Developed/Published by: Lucasfilm Games / Atari
Released: 04/1985
Completed: 12/11/2021
Completion: I really want to say I beat Droid 7 here but it beat me in sudden death a few times and I can’t be arsed with it any more! So… I beat six of nine droids.
Trophies / Achievements: n/a
I was a bit confused for a minute here trying to remember why I’d placed Lucasfilm Games’ first two titles (this and Rescue on Fractalus) in early 1984 rather than 1985 when they came out, but then I remembered that they were actually finished then and had to sit about forever as Atari collapsed, and I felt it made more sense to actually situate them when they should have came out (and it’s worth noting that for a lot of players they came out in late 1983, as work-in-progress versions were leaked then, meaning some people played these games for nearly two years before they actually came out!)
Anyway to confuse things I decided the best version of Ballblazer to play was the Atari 7800 version, which didn’t come out till 1987, but after seeing the silky smooth visuals on Jeremy Parish’s NES Works it was obviously the one to go for (although I think I read somewhere that the soundtrack isn’t generative the way it was in the original Atari 800 release, which is a shame.)
I’ve really loved structuring which games I play because it’s led to me finally playing and discovering some titles that stand the test of time incredibly and some that were just never good, but I’ve not actually hit many titles where I’ve thought “oh, I can see why this was good at the time, but it doesn’t hold up.”
It’s not too much of a spoiler to say that this is how I feel about Lucasfilm’s first forays. Ballblazer (for it’s this one that I’m talking about now, you’ll have to hold on for my expose on Rescue on Fractalus) is a really fascinating attempt to make a 3D sports title without putting any form of rotation in the player’s hands. Players move forwards, backwards and strafe in the pursuit of a ball across a checkerboard pitch (court?) and every time they would lose sight of the ball (because it’s behind or to the side of them) the viewpoint shifts in 90 degree increments to keep the player aimed towards it. If they’ve got the ball? It shifts to always be facing their goal.
It’s elegant, in a way. It deals with a technical limitation and a limitation inherent in the available controls, and it makes something that’s really accessible… as long as you’ve read the manual, or someone is explaining it to you.
A bit like with Lords of Midnight, I have this vague memory that I might have played this on Amstrad CPC and not understood it at all, which must have been loads of players experience. Now that I get it, it’s 100% one of those games that you have to be playing against someone else. It’s a stunningly bare-bones release. It barely has a title screen, and while the manual (interestingly) spins that you’ve reached the final match of an intergalactic tournament, all you can do is basically play an exhibition match against another player or AI with nine different levels (you can change the length of a match, too, I guess.)

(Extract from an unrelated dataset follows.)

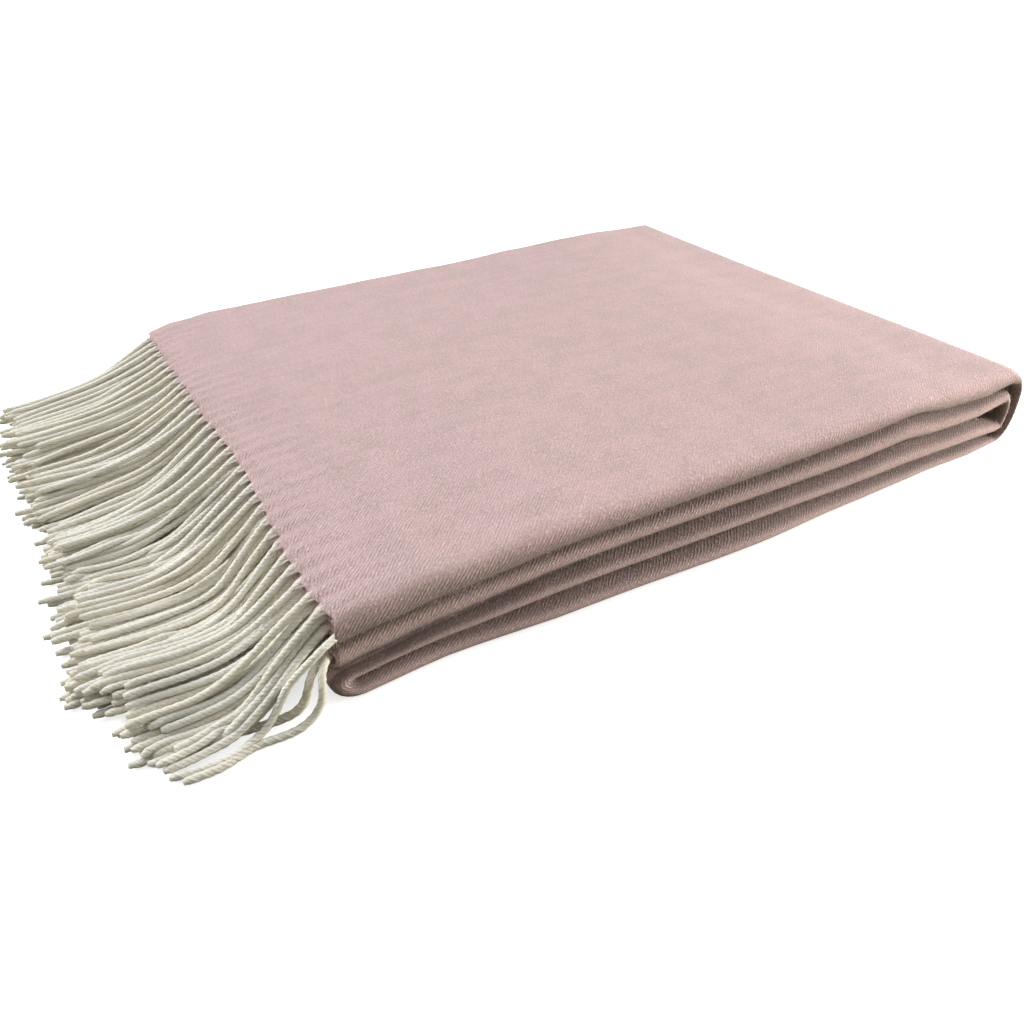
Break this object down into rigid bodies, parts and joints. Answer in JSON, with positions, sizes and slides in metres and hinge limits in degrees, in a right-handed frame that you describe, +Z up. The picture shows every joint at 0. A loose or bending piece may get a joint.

The game is a lot of fun (for a while) but if you’re on your lonesome, once you reach the higher levels of AI the flaws come tumbling out. Majorly, the game doesn’t really have good defensive play. Once your opponent has the ball, you’re stuck trying to dislodge it from them, and it tends to work out that a tackle from the side will just send the ball bouncing off the wall back to them as you spin wildly backwards, and if you’re tacking from the front it doesn’t really seem to do anything at all.
I think there’s some sort of timing aspect to it, maybe, but even pouring over the manual I never worked it out. It makes playing the game at a higher level a mad scramble to get the ball first, and if you fail, just hoping that you can position yourself in a way that does manage to dislodge the ball or you can get in front of the goal and stay on front of your opponent, which leads to a weird sort of stalemate.
And as elegant as the automatic direction switching is… it always manages to be at its most disorientating when it matters the most.
My suspicion is that these things don’t matter that much if you’re playing against another player, but to be honest I wasn’t bothered enough to make that happen. I find the whole package very charming, but it’s a bit of a curio now.
Will I ever play it again? I’d be totally interested to play it against someone, but if there was an Atari 800 set up somewhere I was I’d be gagging to play MULE over this.
Final Thought: A weird note here is that Rainbow Arts, German publisher of Turrican etc. put out a version of this for Amiga and called Master Blazer that bothers to put in a tournament mode. However Amiga Power never wrote about it even once (!) which makes me assume it’s not worth revisiting.